Pensé que aquella criatura, cuando tenía que tocar alguna pieza, estudiaba al autor hasta conocerlo como a sí misma. El cuarteto que preparaban en clase y el que utilizaríamos en los bolos era de Haydn. ¡Joder!
—Amén de que me apabullas con tanta sabiduría, ¿por qué crees que los anotó en la partitura?
—¿Te imaginas un compás, dos, cuatro, de silencio tras un éxtasis musical? —Se le iluminaron los ojos al preguntarlo. De nuevo habitábamos territorio conocido y amigo—. ¡La caña!

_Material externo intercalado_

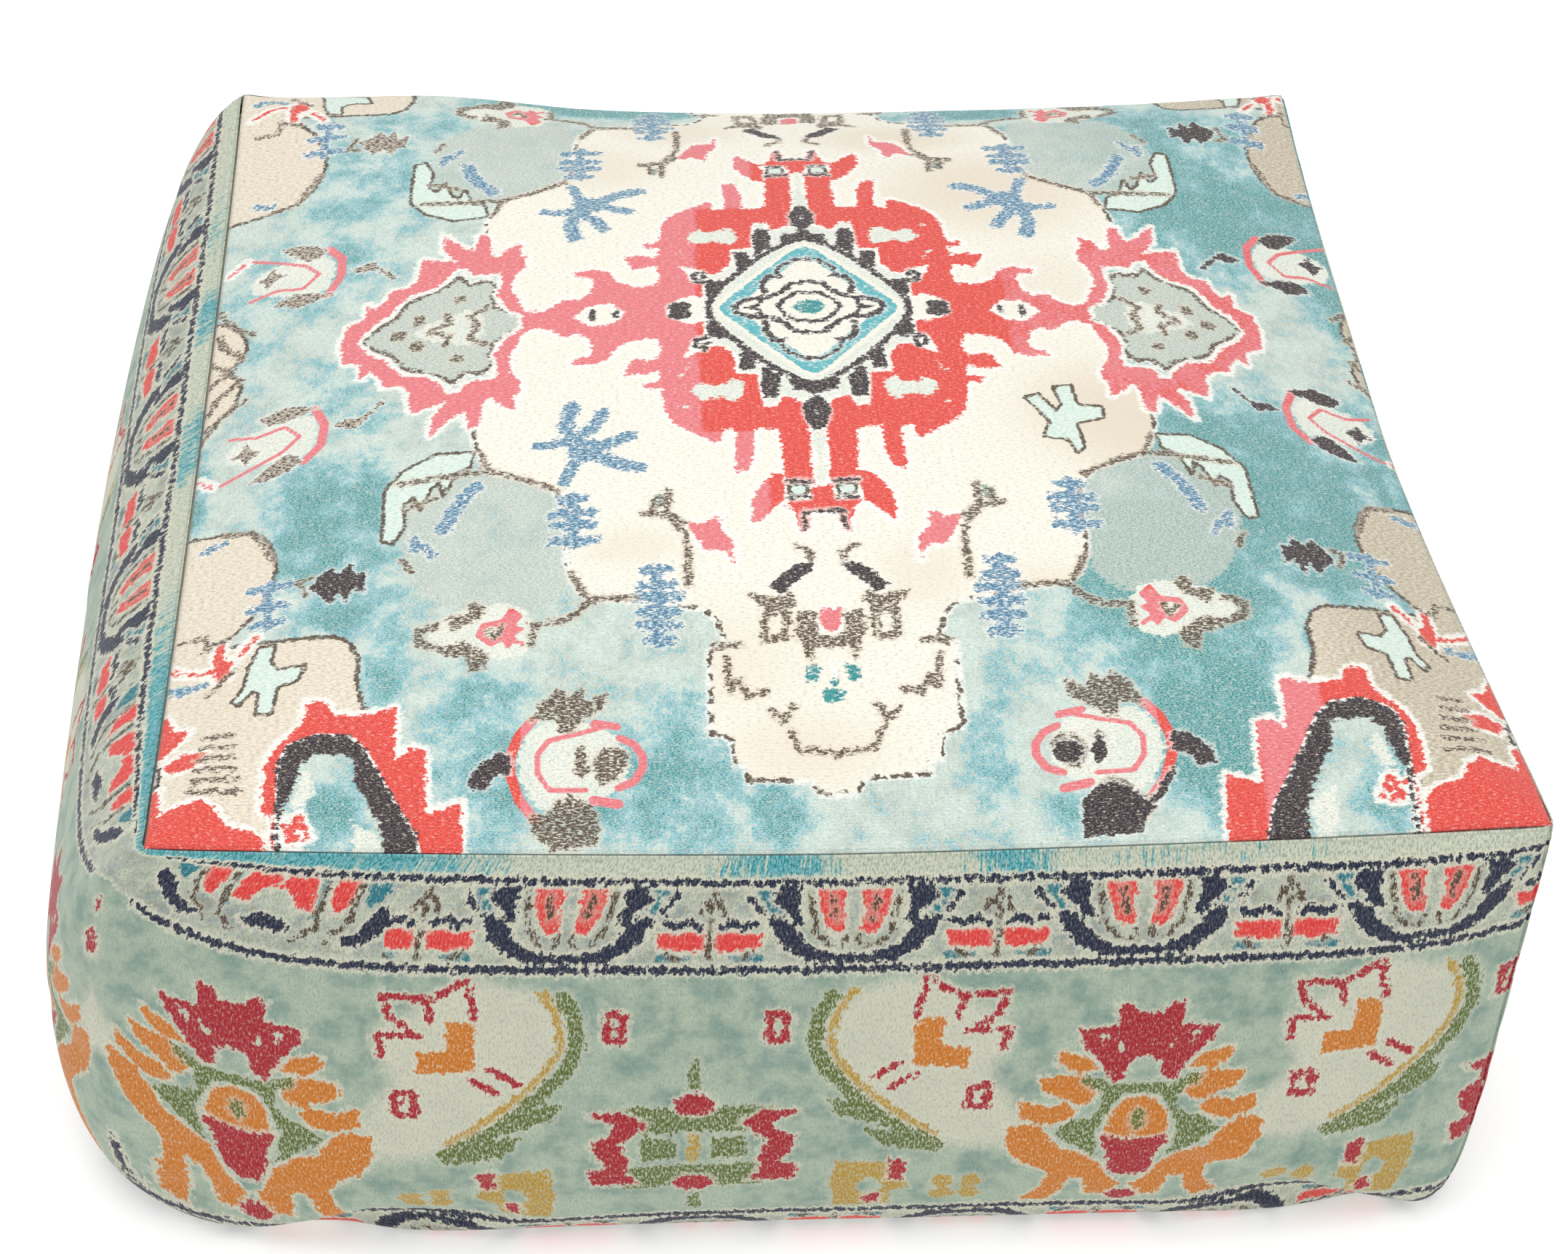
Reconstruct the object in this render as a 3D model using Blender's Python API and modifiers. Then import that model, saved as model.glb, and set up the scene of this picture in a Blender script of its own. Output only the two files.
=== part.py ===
"""A square floor cushion: a sewn cotton cover with a zip low on its back, round a muslin bag of fibre filling.

Metres, +Z up, front towards -Y. The origin is under the middle of the cushion, on the floor.
The cover is two square panels and a deep band. The filling has slumped to the left, so each side bulges by its own amount.
"""

import math

import bmesh
import bpy
from mathutils import Vector

# The sewn cover
TOP_HALF = 0.300            # half the width of the top panel, seam to seam
SEAM_HEIGHT = 0.252         # the top seam at the corners
SEAM_SAG = 0.010            # how far the top seam dips between the corners
CROWN = 0.027               # how far the top panel domes over its seam
BULGE = {"front": 0.022, "right": 0.012, "back": 0.016, "left": 0.062}
SHOULDER = {"front": 0.80, "right": 0.80, "back": 0.80, "left": 1.45}   # how high up a side is full
SEAM_CORNER = 0.006         # plan radius of the top seam's corners
MID_CORNER = (0.020, 0.028, 0.050, 0.075)   # plan radii half way down: front right, back right, back left, front left
CORNER_PULL = 0.012         # the front right corner of the top is pulled out to the right
BOTTOM_SEAM_HEIGHT = 0.0024
FLOOR_PULL = -0.018         # height of the handle that draws a side down to the floor
BOTTOM_SEAM_INSET = 0.012
FLAT_REACH = 0.75           # share of the underside that lies flat on the floor
FLAT_DRAW = 0.04            # how far the flat part's sides draw in between its corners
FLAT_WIDTH = 0.94           # the underside's width as a share of the top's
SIDE_KEEP = 0.80            # share of the bulge left at a corner
CLOTH = 0.0012              # thickness of the cover's canvas
SEAM_GAP = 0.0020           # clear space between two panels that are sewn together

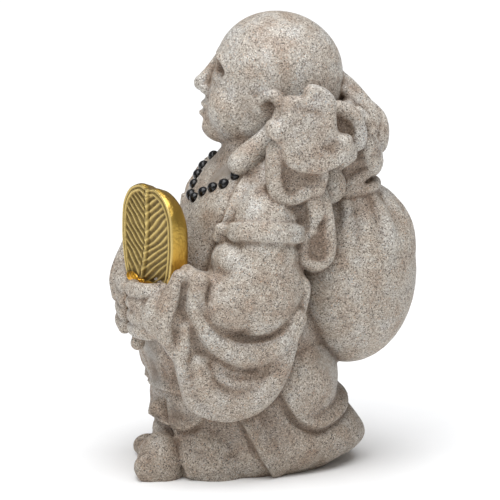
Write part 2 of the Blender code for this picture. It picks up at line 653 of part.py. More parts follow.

—Creo que también un director hizo algo parecido en un concierto. Y el público no sabía bien si aplaudir o esperar.
—¡El grito del silencio!
—Algo así como una bofetada tras un beso, ¿no?
—Joer, Celia, ¡No me extraña que no ligues! —Cloe solo había escuchado las últimas frases y entraba con una bandeja en el reducido salón.
—Bueno, mientras sea después y no antes del beso —atajó Carmen.
Carla y yo las miramos como si fueran fantasmas inesperados.
—Vale, ¿de qué hablabais? —preguntó Cloe acomodando la bandeja.
—Del silencio en la música —dijo, con total normalidad, Carla.
—¡Qué fuerte! En serio, lo nuestro raya en el vicio, tías.
—Y eso por qué, Carmen. —La miré casi furibunda.
—Pues porque no desconectamos nunca. Por eso.
—No es eso, Carmen. —Carla mantenía una postura de infinita paciencia, sobre todo con Carmen—. En realidad, hablábamos de otra cosa, pero la música es el lugar común, incluso para los ejemplos.
—Que no para los besos y las bofetadas —moví dos dedos en el aire de izquierda a derecha—, ¿me sigues?
Por suerte, Carmen soltó una carcajada y la seguimos todas.
—De todas maneras Celia. La bofetada, no se te olvide, después del beso.
—Eso. —Cloe apoyando—. Más que nada, porque te puedes quedar sin beso.
—¡En fin, me rindo!
Bebí el café y regresé al recuerdo del flautista mudo. ¿Cuántas vidas desconocidas esconde una ciudad? Y eso, siendo tan pequeña como Oviedo.
¿Contra qué guardaba silencio?
Después, claro, recordé los ojos casi verdes del fotógrafo, Martín. Martín Rojo.
¡Maldito carácter el mío!
Ni siquiera podía asegurar no repetir la estupidez si volvía a tropezármelo.
Por favor, si existe un destino, o un Dios, o el maldito azar, gobernando todo esto, ¡que lo vuelva a ver!